Military history cannot be looked at as merely a study of war, campaigns and battles. It encompasses much more. It examines the behaviour of societies and people under stress; it examines mechanics of fear, resilience, honour and greed and indirectly also helps us deal with repairing shattered nations as they recover from the debris of war and conflict. Military history not only enriches the broader historical discourse, but also contributes to broadening the scope of political science, sociology and public policy. When a nation and its people accept and acknowledge that force application, however undesirable it may seem, is an intrinsic element of statecraft and critical to protecting what is dear to them, military history automatically fits into the main historical discourse as it has in most countries that have evolved through periods of intense war and conflict. As a result its study is continuous and important to policy makers.

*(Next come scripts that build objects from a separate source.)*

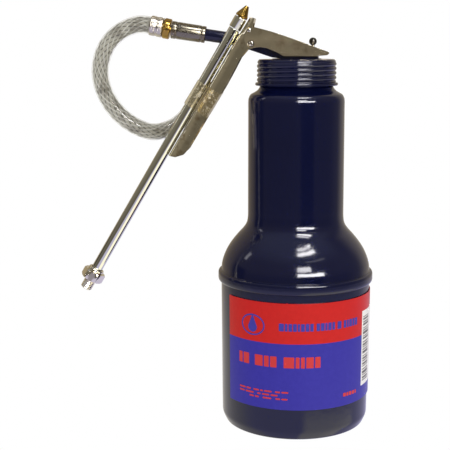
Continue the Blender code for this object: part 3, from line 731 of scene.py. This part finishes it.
# Printed lines: start, end, z low, z high, words, gap, space
BLUE_LINE = (-7.5, 34.8, 54.6, 58.3,
             [(2.6, 1.4, 1.9, 1.9, 1.2, 1.9, 1.9, 1.7), (1.8, 2.0, 1.2, 1.9, 1.5), (2.4,),
              (1.7, 1.2, 2.1, 1.6, 1.9)], 0.45, 1.6)
RED_LINES = [
    (-29.6, 12.6, 36.6, 41.976,
     [(2.2, 3.4), (4.2, 2.4, 3.2), (5.0, 1.8, 1.8, 3.6, 2.6)], 0.7, 3.4),
    (-29.3, -2.8, 24.0, 24.8, [(3.0, 2.0), (2.4, 1.2, 3.0), (2.0, 2.6)], 0.5, 1.3),
    (-29.3, -8.0, 22.3, 23.1, [(2.0, 3.1), (1.2, 2.4, 2.2)], 0.5, 1.3),
    (-23.0, -3.2, 20.6, 21.4, [(2.0, 1.6), (3.4,), (1.8, 2.2)], 0.5, 1.6),
    (25.6, 35.0, 20.2, 22.0, [(1.6, 1.2, 1.6, 1.6, 1.0)], 0.4, 1.0),
]
BADGE = -21.2                # the oval and its drop, along the label
blue_ink = [ring_patch(BADGE, 56.4, half_width=6.6, half_height=5.2, line=0.7),
            drop_patch(BADGE, 55.3, radius=2.5), *blocks(*BLUE_LINE)]
piece("label_ink_blue", blue_ink, INK_BLUE, "can", "printed_film", smooth=30)
red_ink = [patch for line in RED_LINES for patch in blocks(*line)]
piece("label_ink_red", red_ink, INK_RED, "can", "printed_film", smooth=30)

panel = [(along, 22.4, 60.1) for along in np.linspace(39.7, 62.0, 20)]
piece("label_stripe_panel", [sheet(panel, PANEL_LIFT)], INK_WHITE, "can", "printed_film",
      smooth=30)

STRIPE_HEIGHTS = (0.55, 0.9, 0.4, 1.3, 0.55, 0.4, 0.95)
STRIPE_GAPS = (0.5, 0.75, 0.5, 0.6, 1.1)
STRIPES_LOW, STRIPES_HIGH = 24.6, 57.5
stripes, stripe_z = [], STRIPES_LOW
while stripe_z < STRIPES_HIGH:
    k = len(stripes)
    height = STRIPE_HEIGHTS[k % len(STRIPE_HEIGHTS)]
    stripe = [(along, stripe_z, stripe_z + height) for along in np.linspace(41.0, 48.6, 8)]
    stripes.append(sheet(stripe, STRIPE_LIFT))
    stripe_z += height + STRIPE_GAPS[k % len(STRIPE_GAPS)]
piece("label_stripes", stripes, INK_BLACK, "can", "printed_film", smooth=30)

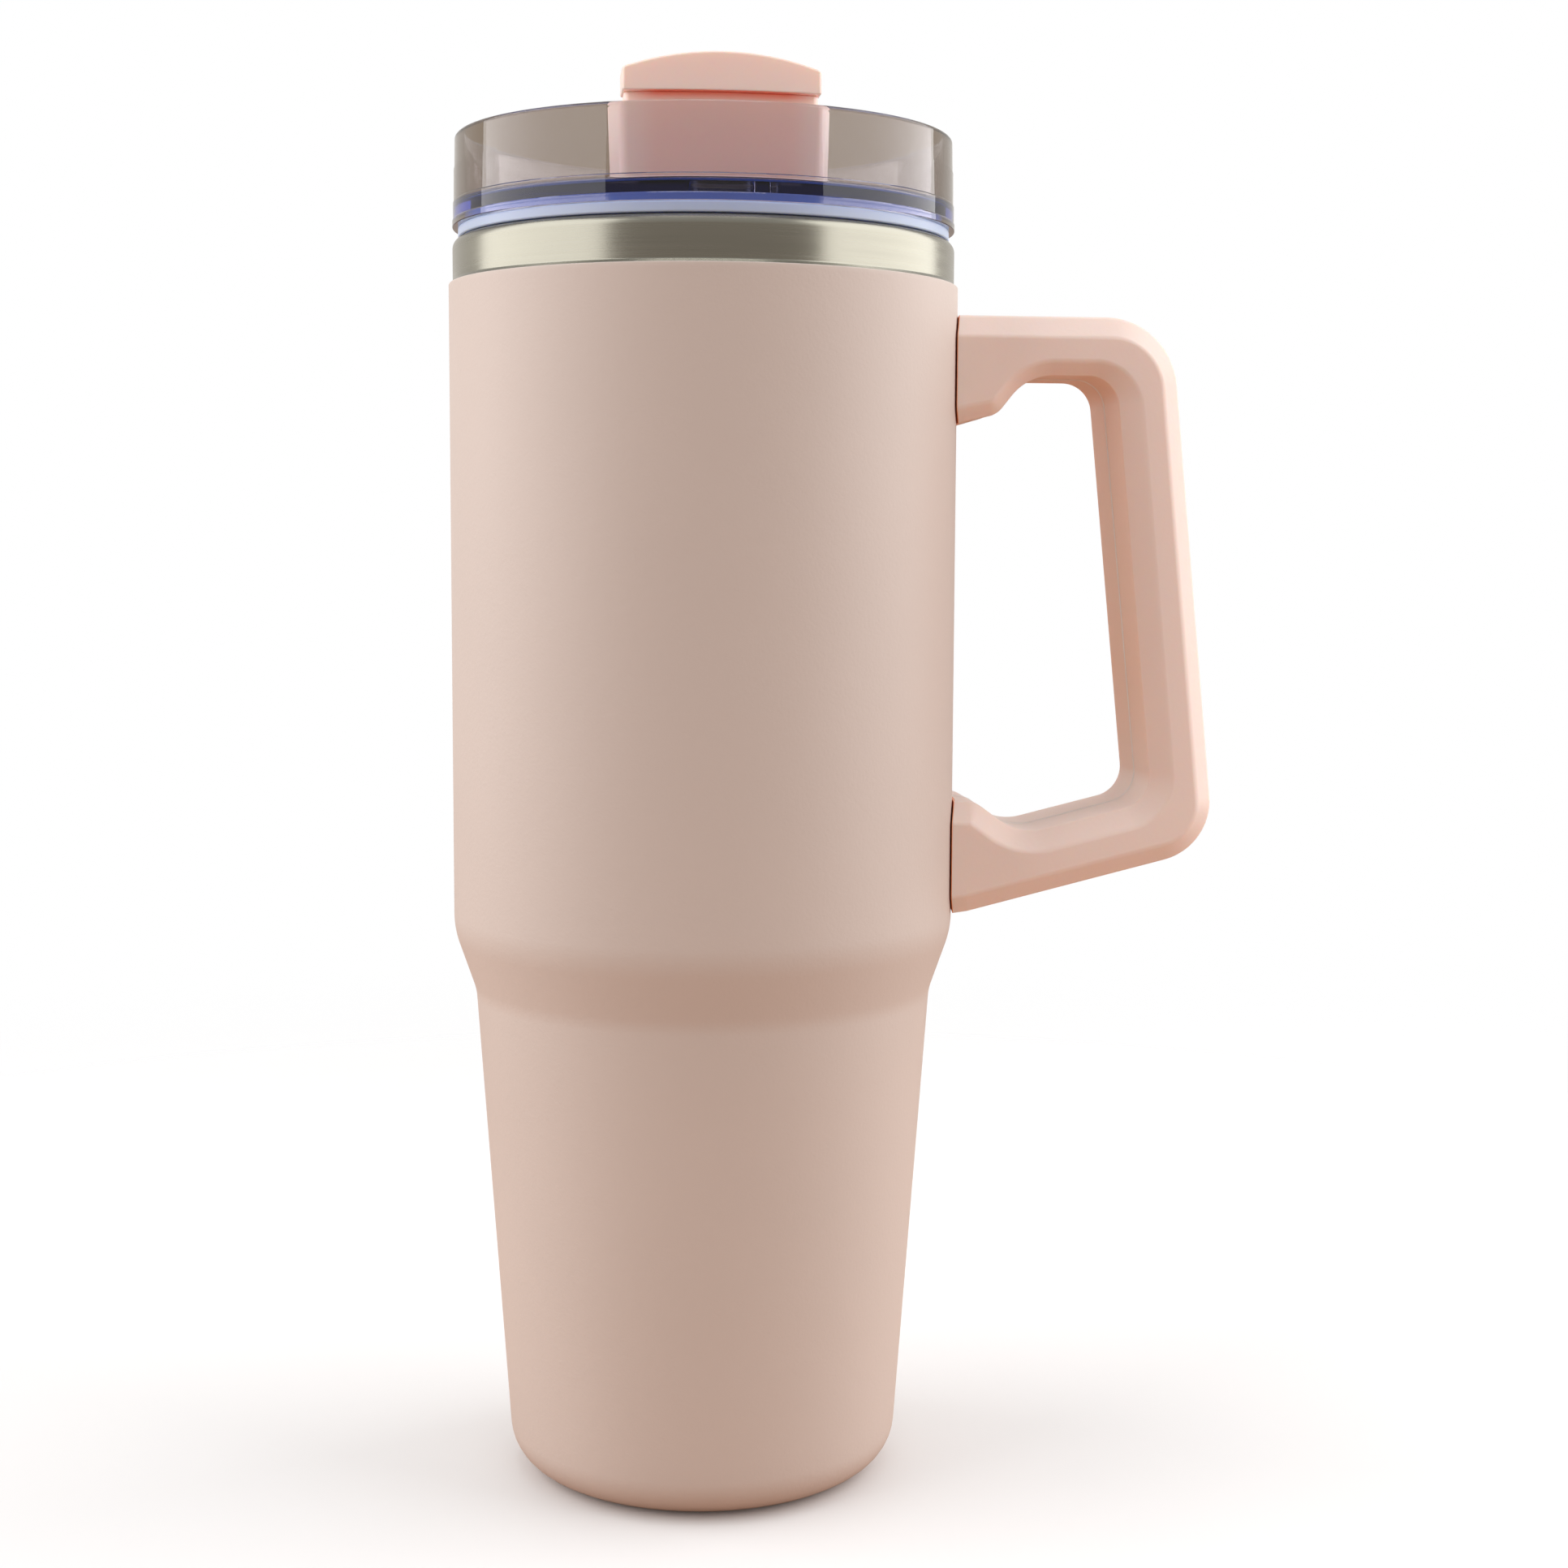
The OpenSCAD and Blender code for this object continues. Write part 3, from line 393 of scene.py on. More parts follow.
def brushed(name, colour, roughness, depth, anisotropy):
    """Steel brushed along the piece's first UV axis, with stretched highlights and a few dark specks."""
    material, tree, principled = shader(name, Metallic=1.0, Anisotropic=anisotropy, Anisotropic_Rotation=0.25)
    place_of = tree.nodes.new("ShaderNodeTexCoord")
    lines = place(tree, brushing, Vector=place_of.outputs["UV"], Scale=5000.0)
    spots = place(tree, specks, Vector=place_of.outputs["Object"], Scale=160.0, Share=0.06, Size=0.16)
    streak_shade, streak_rough, speck_shade = 0.24, 0.16, 0.35
    shade = calc(tree, "MULTIPLY_ADD", lines["Streak"], streak_shade, 1 - streak_shade / 2)
    speck = calc(tree, "MULTIPLY_ADD", spots["Mask"], -speck_shade, 1.0)
    tone = times(tree, colour, calc(tree, "MULTIPLY", shade, speck))
    tree.links.new(tone, principled.inputs["Base Color"])
    rough = calc(tree, "MULTIPLY_ADD", lines["Streak"], streak_rough, roughness - streak_rough / 2)
    tree.links.new(rough, principled.inputs["Roughness"])
    tangent = tree.nodes.new("ShaderNodeTangent")
    tangent.direction_type = "RADIAL"
    tangent.axis = "Z"
    tree.links.new(tangent.outputs[0], principled.inputs["Tangent"])
    bump(tree, principled, lines["Height"], depth)
    return material


shell_line = np.vstack([
    dense(line_of(shell_corners), 6.0),
    dense(line_of(offset(shell_corners, shell_t)), 12.0)[::-1],
])
shell = smooth(spun("steel_shell", shell_line))
band_steel = brushed("brushed band steel", (0.31, 0.30, 0.25), 0.27, 0.000012, 0.55)
dress(shell, band_steel)
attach(shell, "tumbler")
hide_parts("outer_shell")

# ---- Liner -------------------------------------------------------------------------------------
# The inner vessel: a drawn wall welded to a drawn bottom, electropolished so that drink doesn't
# cling. It hangs from the rim and touches nothing else; the space round it is pumped out.

liner_floor, liner_corner_r, weld_h = 10.0, 8.0, 26.0
liner_side = offset(body_corners, liner_in)
slope = (liner_side[2, 0] - liner_side[1, 0]) / (liner_side[2, 1] - liner_side[1, 1])


def liner_at(z):
    """Outer radius of the liner's tapered part at height z."""
    return liner_side[1, 0] + (z - liner_side[1, 1]) * slope


wall_corners = np.array([
    [liner_at(weld_h), weld_h, 0],
    *liner_side[2:4],
    [liner_r + liner_t, rim_top - shell_t, 0],
])
inside_corners = offset(wall_corners, liner_t)
inside_corners[-1] = [liner_r, rim_top, rim_inner_r]
wall_line = np.vstack([
    dense(line_of(wall_corners), 12.0),
    [[rim_mid_r, rim_top - shell_t]],
    dense(line_of(np.vstack([inside_corners, [[rim_mid_r, rim_top, 0]]])), 6.0)[::-1],
])
liner_wall = smooth(spun("liner_wall_skin", wall_line))
liner_base = liner_floor - liner_t
bottom_corners = np.array([
    [0, liner_base, 0],
    [liner_at(liner_base), liner_base, liner_corner_r + liner_t],
    [liner_at(weld_h), weld_h, 0],
])
bottom_line = np.vstack([line_of(bottom_corners), line_of(offset(bottom_corners, liner_t))[::-1]])
liner_bottom = smooth(spun("liner_bottom_skin", bottom_line, closed=False))
liner_steel = brushed("polished liner steel", (0.66, 0.65, 0.63), 0.24, 0.000004, 0.3)
for piece, node in ((liner_wall, "liner_wall"), (liner_bottom, "liner_bottom")):
    dress(piece, liner_steel)
    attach(piece, "tumbler")
    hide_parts(node)

# ---- Base --------------------------------------------------------------------------------------
# A recessed steel bottom closes the vacuum; a stamped disc pushed up inside the shell's lip hides
# it and gives the tumbler a flat, spun-finished face to stand on.

_, base_high = span("base_cover")
cover_t, cover_edge_r, cover_edge_h = 0.5, base_high[0], base_high[2]
disc_corners = [
    [0, 0, 0],
    [cover_edge_r, 0, 0.5],
    [cover_edge_r, cover_edge_h, 0],
    [cover_edge_r - cover_t, cover_edge_h, 0],
    [cover_edge_r - cover_t, cover_t, 0.2],
    [0, cover_t, 0],
]
base_disc = smooth(spun("base_disc", line_of(disc_corners), closed=False))
dress(base_disc, brushed("spun base steel", (0.62, 0.61, 0.57), 0.30, 0.00001, 0.4))
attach(base_disc, "tumbler")
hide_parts("base_cover")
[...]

Flourishing modern democracies like US, France and UK have emerged in their present state after years of war and conflict and understand the importance of military history. Modern India, however, has been a contradiction of sorts. Emerging from a well orchestrated, effective and well documented non-violent independence movement, the leaders of independent India perceived the military and what it practiced as a peripheral necessity from a forgettable colonial past and sought to project India as a multi-cultural, pluralistic, peaceful and non-hegemonistic democracy. The facts however, narrate a different story. Modern India has had to wage continuous conflict to protect its geographical sovereignty and prevent internal fractures yet it has chosen not to adequately record, archive and disseminate its military history in a manner that it is available to citizens at large for analysis and meaningful study.

Speaker:

Air Vice Marshal Arjun Subramaniam is a serving IAF officer and is currently a faculty member at the National Defence College. He is a Ph.D in Defence and Strategic Studies and writes and lectures extensively on military history, air power and strategic affairs. He is currently researching and writing a two-volume narrative on Conflict and Wars in independent India.